Analogy: Imagine holding two identical tree-shaped paper cutouts. If you flip one over and it fits perfectly on the other, they are symmetric.
Tree1:       1           Tree2:       1
           /   \                   /   \
          2     3                 3     2
         /       \               /       \
        4         5             5         4
Dry Run Walkthrough
Input: Tree1: 1 -> 2,3 -> 4,null, null,5; Tree2: 1 -> 3,2 -> 5,null, null,4
Goal: Check if Tree2 is the mirror image of Tree1
Step 1: Compare root nodes of both trees (1 and 1)
Tree1 root=1, Tree2 root=1
Why: Roots must be equal for symmetry
Step 2: Compare left child of Tree1 (2) with right child of Tree2 (2)
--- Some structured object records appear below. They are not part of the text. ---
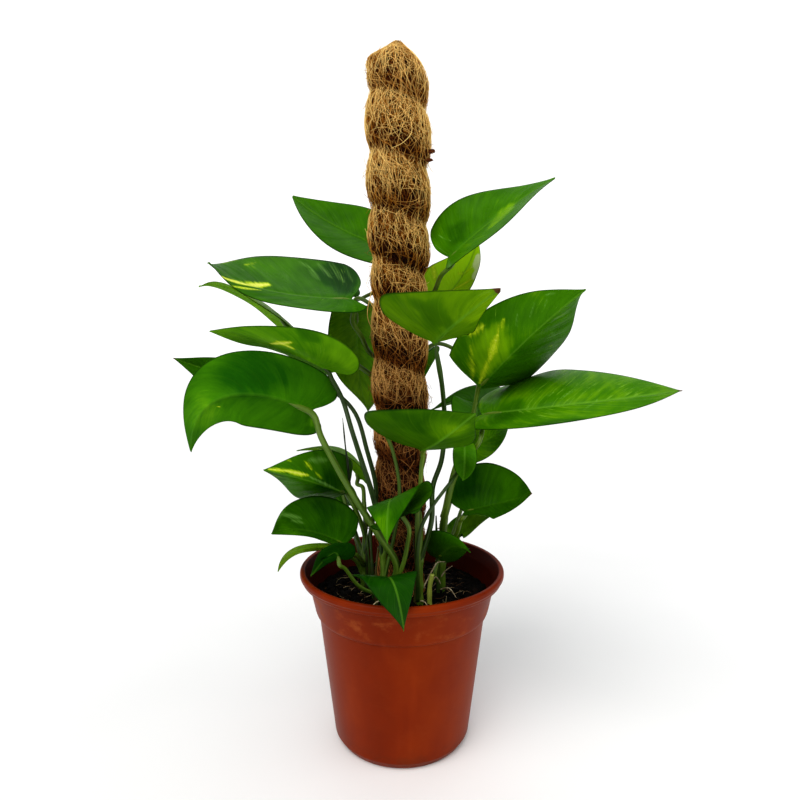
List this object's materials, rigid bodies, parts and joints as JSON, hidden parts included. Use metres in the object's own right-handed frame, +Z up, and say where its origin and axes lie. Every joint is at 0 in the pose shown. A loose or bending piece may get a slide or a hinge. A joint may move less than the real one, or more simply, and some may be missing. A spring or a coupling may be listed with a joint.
{
  "type": "potted climbing house plant",
  "caption": "Golden pothos with heart-shaped leaves on long stalks, climbing a coir-wrapped pole in a terracotta-coloured plastic nursery pot.",
  "frame": {"origin": "centre of the flat disc under the pot, on the surface the pot stands on", "axes": "+Z up along the pot and the pole; the side shown in the picture looks along +Y; +X is to its right"},
  "size_m": [0.4054, 0.2686, 0.562],
  "materials": {
    "terracotta_plastic": "satin moulded plastic",
    "potting_soil": null,
    "stake_wood": "raw wood",
    "coir_fibre": "loose wound coconut fibre",
    "green_stem": null,
    "leaf_blade": null
  },
  "bodies": {
    "root": {"pot": "terracotta_plastic", "soil": "potting_soil", "pole_stake": "stake_wood", "coir_wrap": "coir_fibre", "vine_front_left": "green_stem", "vine_front_right": "green_stem", "vine_left": "green_stem", "vine_right": "green_stem", "vine_back_left": "green_stem", "vine_back_right": "green_stem", "leaf_01": "leaf_blade", "leaf_02": "leaf_blade", "leaf_03": "leaf_blade", "leaf_04": "leaf_blade", "leaf_05": "leaf_blade", "leaf_06": "leaf_blade", "leaf_07": "leaf_blade", "leaf_08": "leaf_blade", "leaf_09": "leaf_blade", "leaf_10": "leaf_blade", "leaf_11": "leaf_blade", "leaf_12": "leaf_blade", "leaf_13": "leaf_blade", "leaf_14": "leaf_blade", "leaf_15": "leaf_blade", "leaf_16": "leaf_blade", "leaf_17": "leaf_blade", "leaf_18": "leaf_blade", "leaf_19": "leaf_blade", "leaf_20": "leaf_blade", "leaf_21": "leaf_blade", "leaf_22": "leaf_blade", "leaf_23": "leaf_blade", "leaf_24": "leaf_blade", "leaf_25": "leaf_blade", "leaf_26": "leaf_blade", "leaf_27": "leaf_blade", "leaf_28": "leaf_blade", "leaf_29": "leaf_blade", "leaf_30": "leaf_blade", "leaf_31": "leaf_blade", "leaf_32": "leaf_blade", "leaf_33": "leaf_blade"}
  },
  "joints": []
}
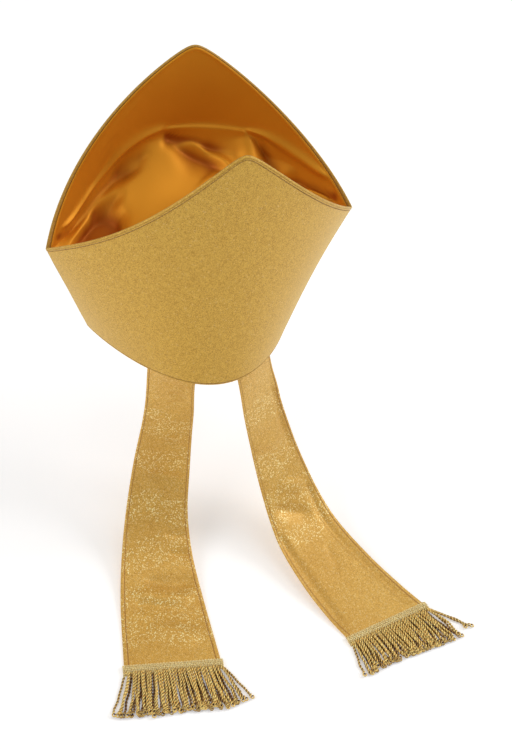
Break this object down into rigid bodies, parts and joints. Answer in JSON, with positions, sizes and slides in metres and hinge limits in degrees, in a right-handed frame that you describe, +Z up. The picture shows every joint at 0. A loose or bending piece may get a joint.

Tree1 left=2, Tree2 right=2
Why: Mirror nodes must match
Step 3: Compare right child of Tree1 (3) with left child of Tree2 (3)
Tree1 right=3, Tree2 left=3
Why: Mirror nodes must match
Step 4: Compare left child of Tree1's left node (4) with right child of Tree2's right node (4)
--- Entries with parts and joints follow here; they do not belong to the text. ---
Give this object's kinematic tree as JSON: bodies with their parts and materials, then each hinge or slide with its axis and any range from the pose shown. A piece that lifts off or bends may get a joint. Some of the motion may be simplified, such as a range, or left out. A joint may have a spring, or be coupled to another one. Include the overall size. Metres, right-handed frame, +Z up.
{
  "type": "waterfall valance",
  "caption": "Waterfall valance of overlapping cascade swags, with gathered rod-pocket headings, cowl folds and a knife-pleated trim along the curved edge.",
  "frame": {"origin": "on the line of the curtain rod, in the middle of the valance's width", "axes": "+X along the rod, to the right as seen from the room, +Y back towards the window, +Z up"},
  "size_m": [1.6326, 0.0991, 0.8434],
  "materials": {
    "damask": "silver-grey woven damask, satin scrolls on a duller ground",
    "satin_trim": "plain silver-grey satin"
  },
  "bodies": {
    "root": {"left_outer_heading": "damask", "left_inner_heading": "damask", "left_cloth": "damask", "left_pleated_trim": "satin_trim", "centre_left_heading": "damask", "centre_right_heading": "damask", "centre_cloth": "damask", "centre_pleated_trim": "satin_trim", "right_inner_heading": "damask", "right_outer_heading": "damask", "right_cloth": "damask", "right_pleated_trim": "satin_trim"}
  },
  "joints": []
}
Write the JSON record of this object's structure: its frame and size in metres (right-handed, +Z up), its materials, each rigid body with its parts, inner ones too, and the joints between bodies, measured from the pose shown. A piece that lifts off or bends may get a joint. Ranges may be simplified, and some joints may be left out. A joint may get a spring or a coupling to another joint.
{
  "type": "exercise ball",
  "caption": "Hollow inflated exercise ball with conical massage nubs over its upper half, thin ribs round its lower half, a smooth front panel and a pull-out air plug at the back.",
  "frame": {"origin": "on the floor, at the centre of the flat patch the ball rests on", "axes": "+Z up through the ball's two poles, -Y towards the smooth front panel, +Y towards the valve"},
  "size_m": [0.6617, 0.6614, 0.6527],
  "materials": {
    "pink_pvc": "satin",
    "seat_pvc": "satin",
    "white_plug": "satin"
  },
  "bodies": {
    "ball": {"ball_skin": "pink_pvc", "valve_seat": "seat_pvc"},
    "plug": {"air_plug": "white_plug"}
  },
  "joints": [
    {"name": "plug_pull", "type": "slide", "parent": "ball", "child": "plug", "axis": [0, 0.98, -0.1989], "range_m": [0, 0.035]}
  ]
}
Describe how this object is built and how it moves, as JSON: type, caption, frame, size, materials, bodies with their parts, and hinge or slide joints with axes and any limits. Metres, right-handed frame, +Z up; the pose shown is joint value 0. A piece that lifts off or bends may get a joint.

Tree1 left.left=4, Tree2 right.right=4
Why: Mirror leaf nodes must match
Step 5: Compare right child of Tree1's right node (5) with left child of Tree2's left node (5)
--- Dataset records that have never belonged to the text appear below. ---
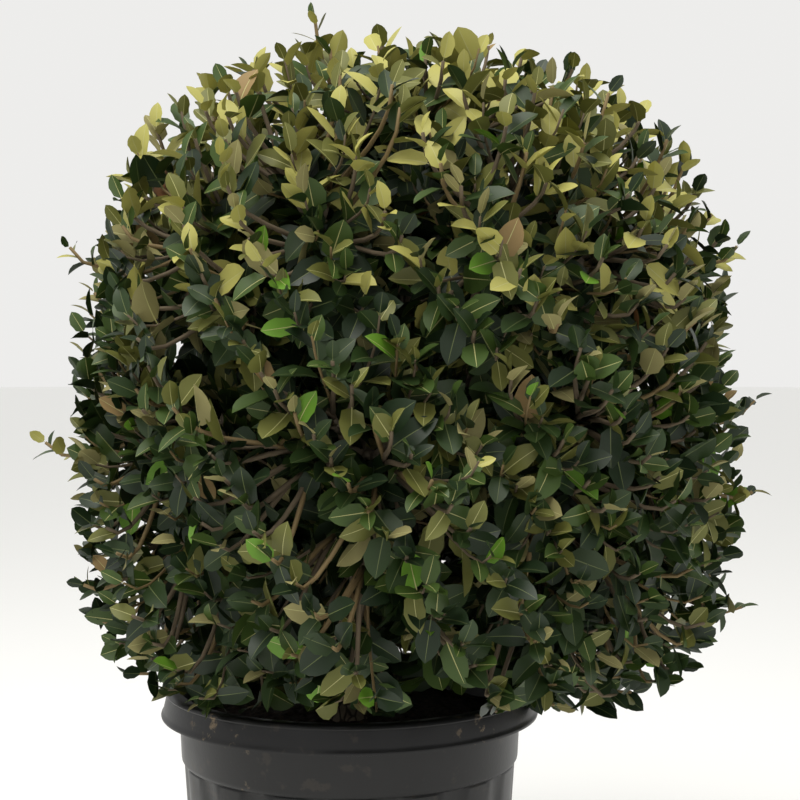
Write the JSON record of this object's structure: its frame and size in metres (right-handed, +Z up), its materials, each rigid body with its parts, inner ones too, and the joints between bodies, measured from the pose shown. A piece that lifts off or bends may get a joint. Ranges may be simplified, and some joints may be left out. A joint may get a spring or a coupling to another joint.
{
  "type": "clipped holm oak in a nursery pot",
  "caption": "Evergreen oak clipped to a dense leafy ball on a short stem, standing in a round black nursery pot filled with soil.",
  "frame": {"origin": "centre of the pot's flat underside", "axes": "+Z up along the pot's axis; -Y towards the viewer of the picture and +X to the viewer's right"},
  "size_m": [0.779, 0.7481, 1.0622],
  "materials": {
    "pot_plastic": "satin black moulded plastic",
    "earth": "dark moist potting soil",
    "bark": "grey-brown bark",
    "leaf": "leathery dark green leaves, olive and yellow-green towards the tips"
  },
  "bodies": {
    "root": {"pot": "pot_plastic", "potting_soil": "earth", "trunk": "bark", "bough_top": "bark", "bough_upper_1": "bark", "bough_upper_2": "bark", "bough_upper_3": "bark", "bough_upper_4": "bark", "bough_upper_5": "bark", "bough_lower_1": "bark", "bough_lower_2": "bark", "bough_lower_3": "bark", "bough_lower_4": "bark", "bough_lower_5": "bark", "bough_lower_6": "bark", "bough_lower_7": "bark", "foliage_top": "leaf", "foliage_upper_1": "leaf", "foliage_upper_2": "leaf", "foliage_upper_3": "leaf", "foliage_upper_4": "leaf", "foliage_upper_5": "leaf", "foliage_lower_1": "leaf", "foliage_lower_2": "leaf", "foliage_lower_3": "leaf", "foliage_lower_4": "leaf", "foliage_lower_5": "leaf", "foliage_lower_6": "leaf", "foliage_lower_7": "leaf"}
  },
  "joints": []
}
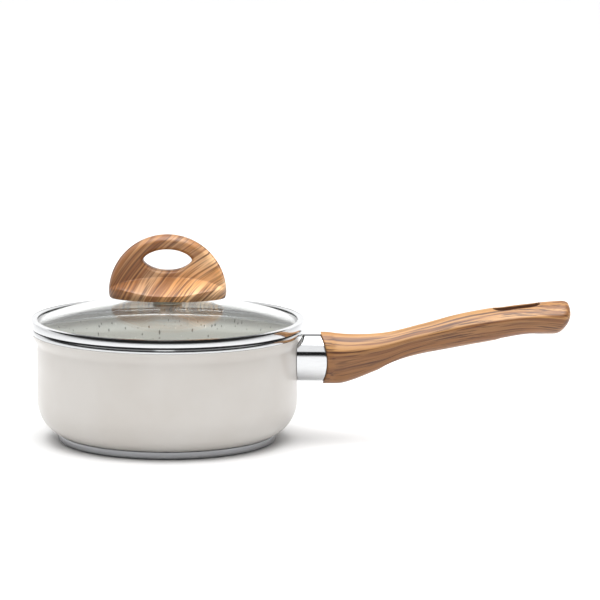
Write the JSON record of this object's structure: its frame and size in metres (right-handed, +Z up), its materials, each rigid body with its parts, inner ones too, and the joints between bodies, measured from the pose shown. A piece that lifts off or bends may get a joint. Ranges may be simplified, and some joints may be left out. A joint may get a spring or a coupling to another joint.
{
  "type": "saucepan with glass lid",
  "caption": "Round metal saucepan with a long wood-effect handle and a lift-off domed glass lid with an arched knob.",
  "frame": {"origin": "centre of the pan's underside, on the pan's axis", "axes": "+X along the handle, away from the pan; +Z up, the way the lid lifts"},
  "size_m": [0.3301, 0.168, 0.1265],
  "materials": {
    "cream_enamelled_aluminium": "warm cream coating outside, speckled grey non-stick coating inside, bare machined lip",
    "bare_aluminium": "plain mill finish",
    "stainless_steel": "satin",
    "polished_steel": "polished",
    "wood_effect_phenolic": "olive-wood grain film, satin",
    "tempered_glass": "clear with a faint green tint",
    "brass": "turned",
    "silicone": "translucent white, matt"
  },
  "bodies": {
    "pan": {"pan_body": "cream_enamelled_aluminium", "base_core": "bare_aluminium", "base_cap": "stainless_steel", "handle_boss": "bare_aluminium", "flame_guard": "polished_steel", "handle": "wood_effect_phenolic", "handle_screw": "stainless_steel", "lock_washer": "stainless_steel"},
    "lid": {"lid_glass": "tempered_glass", "lid_rim": "polished_steel", "vent_eyelet": "stainless_steel", "knob": "wood_effect_phenolic", "knob_insert": "brass", "knob_screw": "stainless_steel", "knob_washer": "stainless_steel", "knob_gasket_upper": "silicone", "knob_gasket_lower": "silicone"}
  },
  "joints": [
    {"name": "lid_lift", "type": "slide", "parent": "pan", "child": "lid", "axis": [0, 0, 1], "range_m": [0, 0.12]}
  ]
}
Tree1 right.right=5, Tree2 left.left=5
Why: Mirror leaf nodes must match
Result: 
Trees are symmetric because all corresponding mirror nodes match
Annotated Code
DSA Javascript
class TreeNode {
  constructor(val = 0, left = null, right = null) {
    this.val = val;
    this.left = left;
    this.right = right;
  }
}

function isSymmetricTrees(t1, t2) {
  if (!t1 && !t2) return true;
  if (!t1 || !t2) return false;
  if (t1.val !== t2.val) return false;
  return isSymmetricTrees(t1.left, t2.right) && isSymmetricTrees(t1.right, t2.left);
}

// Build Tree1
const tree1 = new TreeNode(1,
  new TreeNode(2, new TreeNode(4), null),
  new TreeNode(3, null, new TreeNode(5))
);

// Build Tree2
const tree2 = new TreeNode(1,
  new TreeNode(3, new TreeNode(5), null),
  new TreeNode(2, null, new TreeNode(4))
);

console.log(isSymmetricTrees(tree1, tree2) ? "Trees are symmetric" : "Trees are not symmetric");
if (!t1 && !t2) return true;
both nodes null means symmetry at this branch
if (!t1 || !t2) return false;
one node null and other not means asymmetry
if (t1.val !== t2.val) return false;
node values must match for symmetry
return isSymmetricTrees(t1.left, t2.right) && isSymmetricTrees(t1.right, t2.left);
recursively check mirror children pairs
OutputSuccess
Trees are symmetric
Complexity Analysis
Time: O(n) because we visit each node once to compare
Space: O(h) where h is tree height due to recursion stack
vs Alternative: Compared to flattening trees to arrays and reversing, this approach is more efficient and uses less space
Edge Cases
Both trees empty
Returns true since empty trees are symmetric
DSA Javascript
if (!t1 && !t2) return true;
One tree empty, other not
Returns false due to asymmetry
DSA Javascript
if (!t1 || !t2) return false;
Trees with different values at mirror nodes
Returns false due to value mismatch
DSA Javascript
if (t1.val !== t2.val) return false;
When to Use This Pattern
When asked if two trees are mirror images, use recursive checks comparing left subtree of one with right subtree of the other.
Common Mistakes
Mistake: Comparing left subtree with left subtree instead of left with right
Fix: Compare t1.left with t2.right and t1.right with t2.left to check mirror symmetry
Summary
Checks if two trees are mirror images by comparing nodes recursively.
Use when you need to verify if one tree is the symmetric mirror of another.
The key is to compare left subtree of one tree with right subtree of the other and vice versa.